- Task statement -
Each line that contains the string "where" counts once; report how many such lines appear in the data, as a number only.

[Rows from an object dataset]
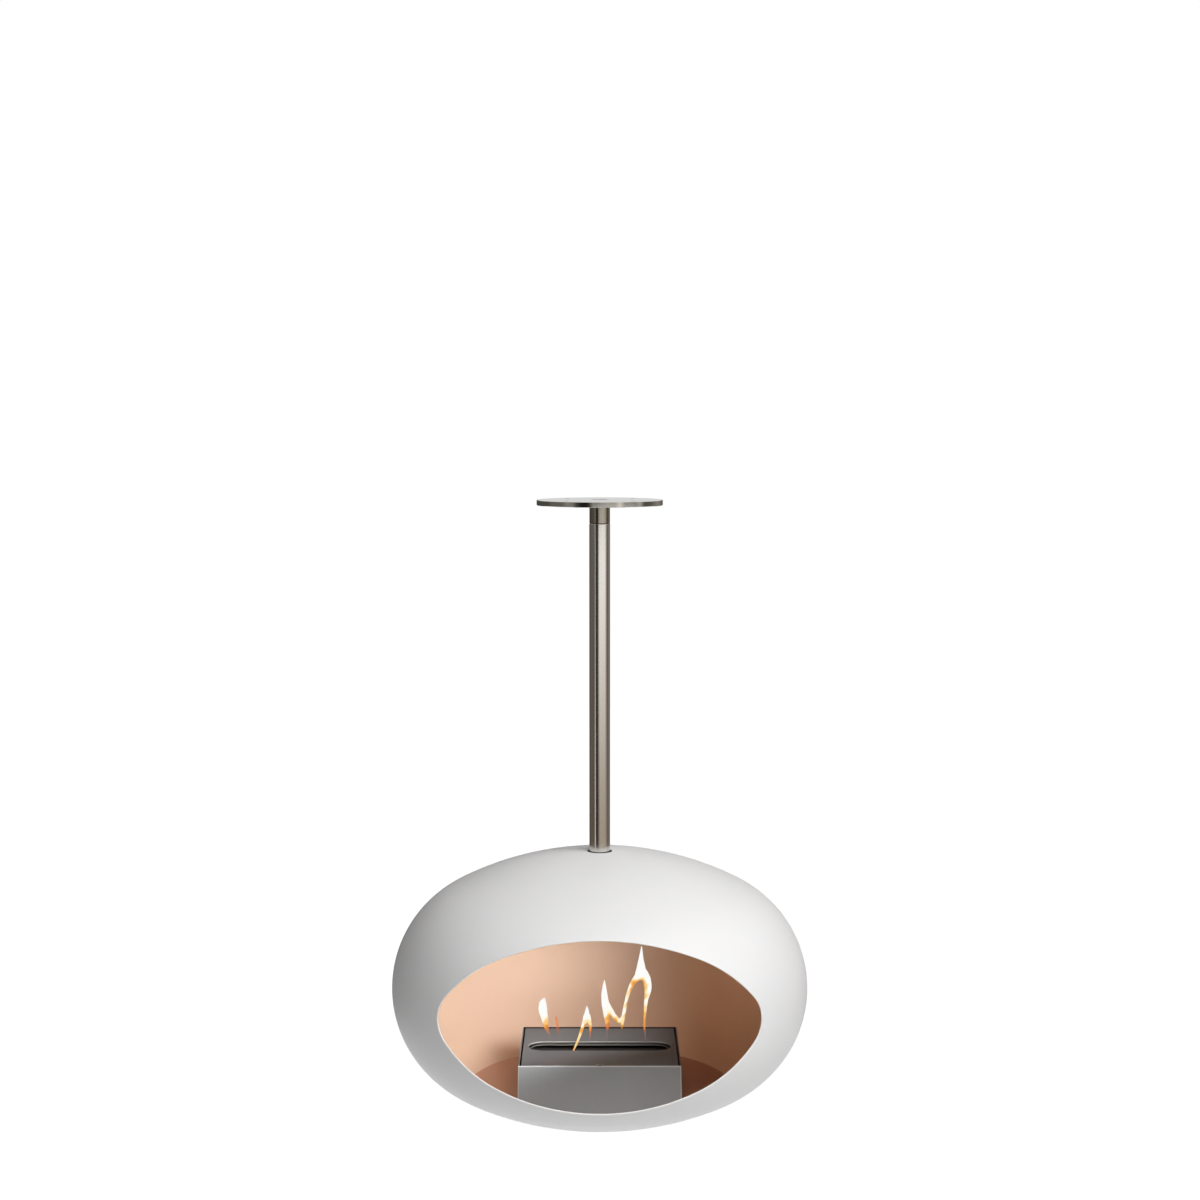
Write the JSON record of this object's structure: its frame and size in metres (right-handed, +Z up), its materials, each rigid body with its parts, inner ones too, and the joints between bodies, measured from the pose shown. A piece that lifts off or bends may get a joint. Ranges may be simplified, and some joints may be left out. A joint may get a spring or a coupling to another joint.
{
  "type": "hanging fireplace",
  "caption": "Oval spun-steel dome with a wide front opening and an ethanol burner inside, hung from a round ceiling plate on a turning pole.",
  "frame": {"origin": "centre of the ceiling plate's top face, which lies against the ceiling", "axes": "+Z up into the ceiling, the dome's opening faces -Y, +X to the right of someone who looks into the opening"},
  "size_m": [0.584, 0.5381, 0.8743],
  "materials": {
    "stainless": "brushed along its length",
    "zinc_steel": "bright zinc on turned and pressed steel",
    "tank_steel": "satin",
    "bronze": "satin",
    "black_rubber": "matt",
    "white_coat": "fine matt powder coat outside, satin copper coat inside",
    "copper_coat": "satin copper coat",
    "burner_grey": "dark grey, finely grained",
    "ceramic_wool": "matt fibre"
  },
  "bodies": {
    "ceiling_mount": {"ceiling_plate": "stainless", "swivel_collar": "stainless", "swivel_stud": "zinc_steel", "slip_washer": "black_rubber", "thrust_washer": "bronze", "lock_nut": "zinc_steel"},
    "dome": {"pole_tube": "stainless", "pole_head": "zinc_steel", "pole_plug": "zinc_steel", "pole_grommet": "black_rubber", "hanger_disc": "zinc_steel", "hanger_washer": "zinc_steel", "hanger_bolt": "zinc_steel", "upper_shell": "white_coat", "lower_shell": "white_coat", "floor_plate": "copper_coat", "floor_posts": "zinc_steel", "floor_screws": "zinc_steel", "burner_case": "burner_grey", "front_panel": "burner_grey", "panel_nuts": "zinc_steel", "case_screws": "zinc_steel", "case_nuts": "zinc_steel"},
    "burner_insert": {"fuel_tank": "tank_steel", "tank_feet": "tank_steel", "wool_block": "ceramic_wool", "tank_lid": "burner_grey", "guide_rails": "tank_steel", "top_plate": "burner_grey"},
    "shutter": {"slot_shutter": "tank_steel"}
  },
  "joints": [
    {"name": "pole_swivel", "type": "hinge", "parent": "ceiling_mount", "child": "dome", "pos_m": [0, 0, -0.04], "axis": [0, 0, 1], "continuous": true},
    {"name": "insert_lift", "type": "slide", "parent": "dome", "child": "burner_insert", "axis": [0, 0, 1], "range_m": [0, 0.07]},
    {"name": "shutter_slide", "type": "slide", "parent": "burner_insert", "child": "shutter", "axis": [0, -1, 0], "range_m": [0, 0.049]}
  ]
}
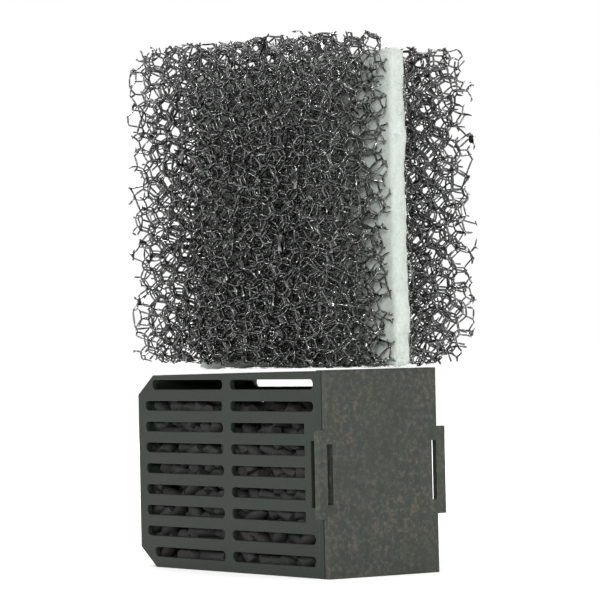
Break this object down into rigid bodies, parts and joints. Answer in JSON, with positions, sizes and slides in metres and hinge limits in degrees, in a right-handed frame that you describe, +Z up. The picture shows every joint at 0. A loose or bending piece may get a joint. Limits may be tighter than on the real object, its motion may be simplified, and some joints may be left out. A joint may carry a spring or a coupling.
{
  "type": "sponge filter cartridge",
  "caption": "Slotted carbon cage with a clip-on end cap, carrying two coarse foam slabs with a white floss pad between them.",
  "frame": {"origin": "middle of the carbon cage's underside, where the part stands", "axes": "+X towards the end cap, -Y is the front grille, +Z up through the foam sandwich"},
  "size_m": [0.103, 0.0566, 0.1568],
  "materials": {
    "cage_plastic": "satin",
    "cap_plastic": "satin",
    "carbon": "matte",
    "foam": "satin",
    "floss": "matte"
  },
  "bodies": {
    "cage": {"cage_body": "cage_plastic", "carbon_pellets": "carbon"},
    "end_cap": {"end_cap": "cap_plastic", "snap_arm_front": "cap_plastic", "snap_arm_back": "cap_plastic"},
    "foam_front": {"foam_front": "foam"},
    "floss": {"floss_pad": "floss"},
    "foam_back": {"foam_back": "foam"}
  },
  "joints": [
    {"name": "end_cap_pull", "type": "slide", "parent": "cage", "child": "end_cap", "axis": [1, 0, 0], "range_m": [0, 0.06], "deforming": ["snap_arm_front", "snap_arm_back"]},
    {"name": "foam_front_lift", "type": "slide", "parent": "cage", "child": "foam_front", "axis": [0, 0, 1], "range_m": [0, 0.11]},
    {"name": "floss_lift", "type": "slide", "parent": "cage", "child": "floss", "axis": [0, 0, 1], "range_m": [0, 0.11]},
    {"name": "foam_back_lift", "type": "slide", "parent": "cage", "child": "foam_back", "axis": [0, 0, 1], "range_m": [0, 0.11]}
  ]
}
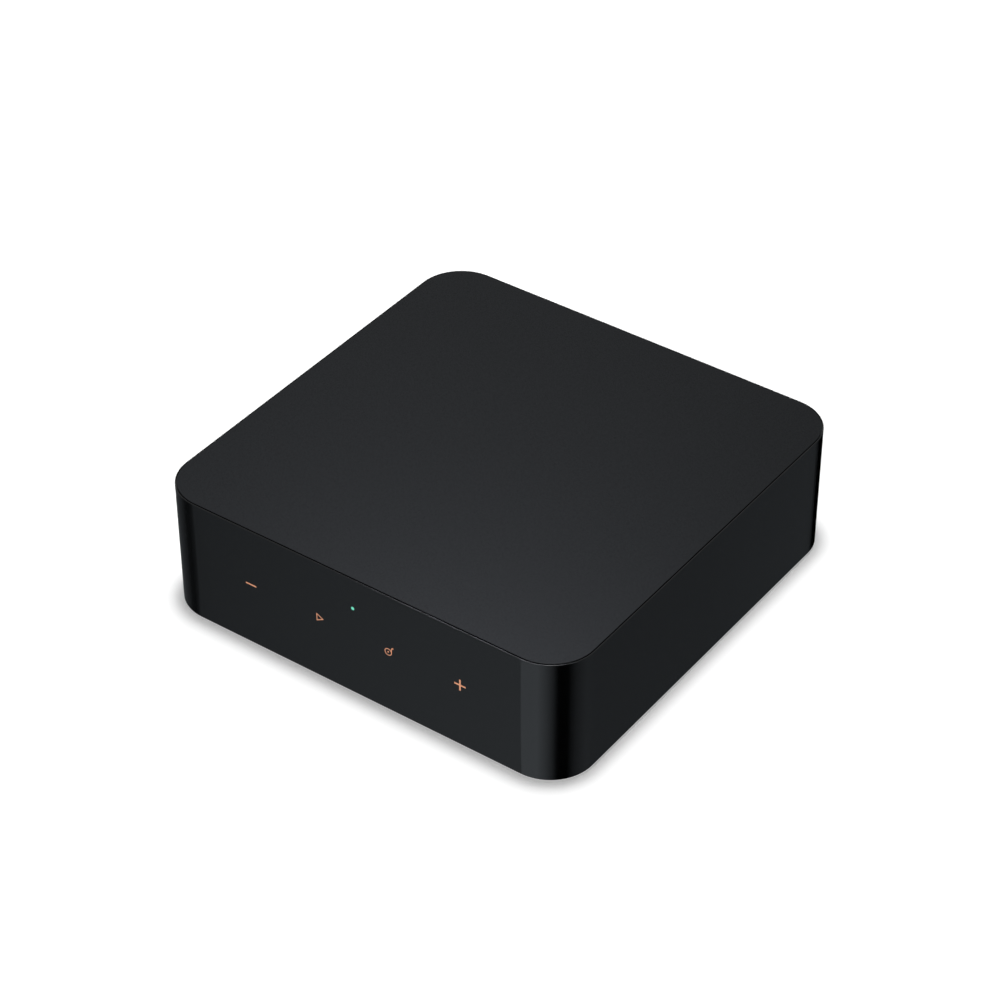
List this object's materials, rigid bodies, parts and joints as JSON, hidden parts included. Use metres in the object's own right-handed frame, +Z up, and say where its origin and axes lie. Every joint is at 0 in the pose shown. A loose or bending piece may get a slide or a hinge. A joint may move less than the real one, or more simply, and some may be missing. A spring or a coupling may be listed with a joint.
{
  "type": "network music streamer",
  "caption": "Low square shelf-top network music streamer with a matte top, touch controls on the gloss front wall and sockets at the rear.",
  "frame": {"origin": "centre of the square body's footprint, on the surface that the foot ring stands on", "axes": "+X to the right seen from the front, -Y towards the front wall with the touch controls, +Z up"},
  "size_m": [0.14, 0.148, 0.042],
  "materials": {
    "gloss_black": "satin to gloss black moulding",
    "matte_black": "fine matte black",
    "cover_black": "fine spark-eroded black",
    "foot_rubber": "soft black rubber",
    "screw_steel": "zinc plated",
    "board_mask": "solder mask over glass laminate",
    "chip_black": "moulded epoxy",
    "capacitor_can": "drawn can",
    "inductor_grey": "pressed ferrite",
    "can_tin": "tinned sheet",
    "plug_gold": "gilt",
    "antenna_film": "copper under film",
    "lead_black": "smooth jacket",
    "pad_grey": "conductive foam",
    "led_white": "clear resin",
    "light_clear": "clear light guide",
    "ribbon_white": "laminated film",
    "socket_black": "moulded nylon",
    "socket_white": "moulded nylon",
    "socket_red": "moulded nylon",
    "socket_orange": "moulded nylon",
    "nickel": "bright nickel",
    "contact_gold": "gilt",
    "shutter_grey": "moulded nylon",
    "pin_steel": "drawn wire",
    "lens_red": "clear tinted resin"
  },
  "bodies": {
    "streamer": {"antenna_lead_left": "lead_black", "antenna_lead_right": "lead_black", "antenna_left": "antenna_film", "antenna_plugs": "plug_gold", "antenna_right": "antenna_film", "audio_converters": "chip_black", "board_screws": "screw_steel", "bottom_cover": "cover_black", "capacitors": "capacitor_can", "coax_out_barrels": "nickel", "coax_out_block": "socket_black", "coax_out_contacts": "contact_gold", "coax_out_insert": "socket_orange", "cover_screws": "screw_steel", "foot_ring": "foot_rubber", "housing": "gloss_black", "inductors": "inductor_grey", "light_guide": "light_clear", "line_amplifiers": "chip_black", "line_in_barrels": "nickel", "line_in_block": "socket_black", "line_in_contacts": "contact_gold", "line_in_left_insert": "socket_white", "line_in_right_insert": "socket_red", "line_out_barrels": "nickel", "line_out_block": "socket_black", "line_out_contacts": "contact_gold", "line_out_left_insert": "socket_white", "line_out_right_insert": "socket_red", "main_board": "board_mask", "memory_chips": "chip_black", "network_jack_contacts": "contact_gold", "network_jack_insert": "socket_black", "network_jack_shell": "nickel", "optical_in_body": "socket_black", "optical_in_hinge_pin": "pin_steel", "optical_in_module": "lens_red", "optical_in_spring": "pin_steel", "optical_out_body": "socket_black", "optical_out_hinge_pin": "pin_steel", "optical_out_module": "lens_red", "optical_out_spring": "pin_steel", "power_inlet_shell": "nickel", "power_inlet_tongue": "socket_black", "processor": "chip_black", "radio_chip": "chip_black", "ribbon_cable": "ribbon_white", "ribbon_sockets": "socket_white", "screening_can": "can_tin", "status_led": "led_white", "top_plate": "matte_black", "touch_board": "board_mask", "touch_pads": "pad_grey", "trigger_jack_body": "socket_black", "trigger_jack_sleeve": "nickel", "wireless_board": "board_mask"},
    "optical_in_door": {"optical_in_shutter": "shutter_grey"},
    "optical_out_door": {"optical_out_shutter": "shutter_grey"}
  },
  "joints": [
    {"name": "optical_in_shutter_hinge", "type": "hinge", "parent": "streamer", "child": "optical_in_door", "pos_m": [-0.03756, 0.06665, 0.0175], "axis": [-1, 0, 0], "range_deg": [0, 90], "stiffness_Nm_per_rad": 0.002, "springref_deg": -20.05, "deforming": ["optical_in_spring"]},
    {"name": "optical_out_shutter_hinge", "type": "hinge", "parent": "streamer", "child": "optical_out_door", "pos_m": [-0.00947, 0.06665, 0.0175], "axis": [-1, 0, 0], "range_deg": [0, 90], "stiffness_Nm_per_rad": 0.002, "springref_deg": -20.05, "deforming": ["optical_out_spring"]}
  ]
}
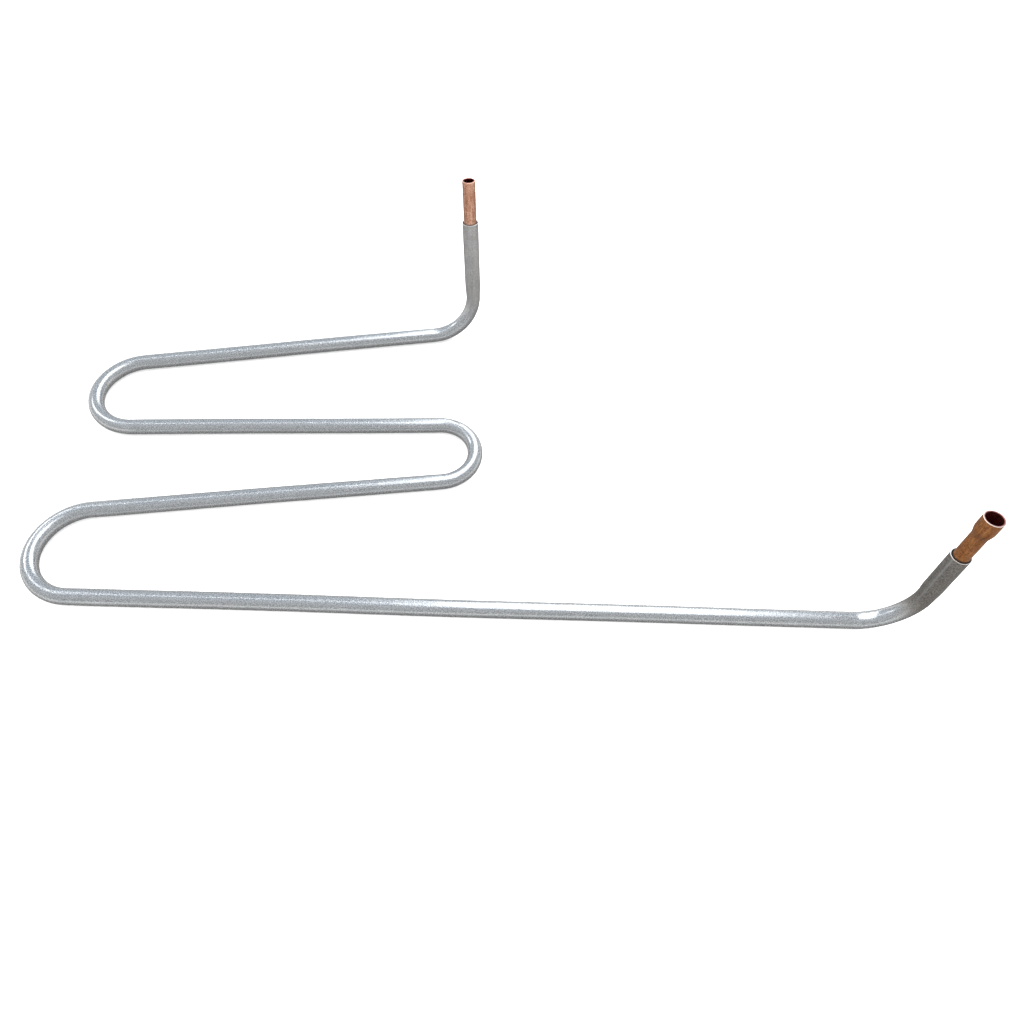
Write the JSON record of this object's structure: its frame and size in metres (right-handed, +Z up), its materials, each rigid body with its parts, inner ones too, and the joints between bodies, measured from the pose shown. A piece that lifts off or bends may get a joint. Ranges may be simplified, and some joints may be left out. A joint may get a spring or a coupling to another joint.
{
  "type": "immersion chiller tube",
  "caption": "Flat serpentine heat-exchange tube of bare metal with upturned ends, a plain copper spigot stub and a swaged copper socket stub.",
  "frame": {"origin": "centre of the overall box on the plane that the runs lie on", "axes": "+X along the long run towards its upturned socket leg, +Y from the long run towards the spigot leg, +Z up along the legs"},
  "size_m": [0.493, 0.2396, 0.1084],
  "materials": {
    "tube_metal": "satin",
    "spigot_copper": "satin",
    "socket_copper": "satin",
    "joint_filler": "matte"
  },
  "bodies": {
    "root": {"serpentine_tube": "tube_metal", "spigot_stub": "spigot_copper", "socket_stub": "socket_copper", "spigot_joint_ring": "joint_filler", "socket_joint_ring": "joint_filler"}
  },
  "joints": []
}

- Task result -
2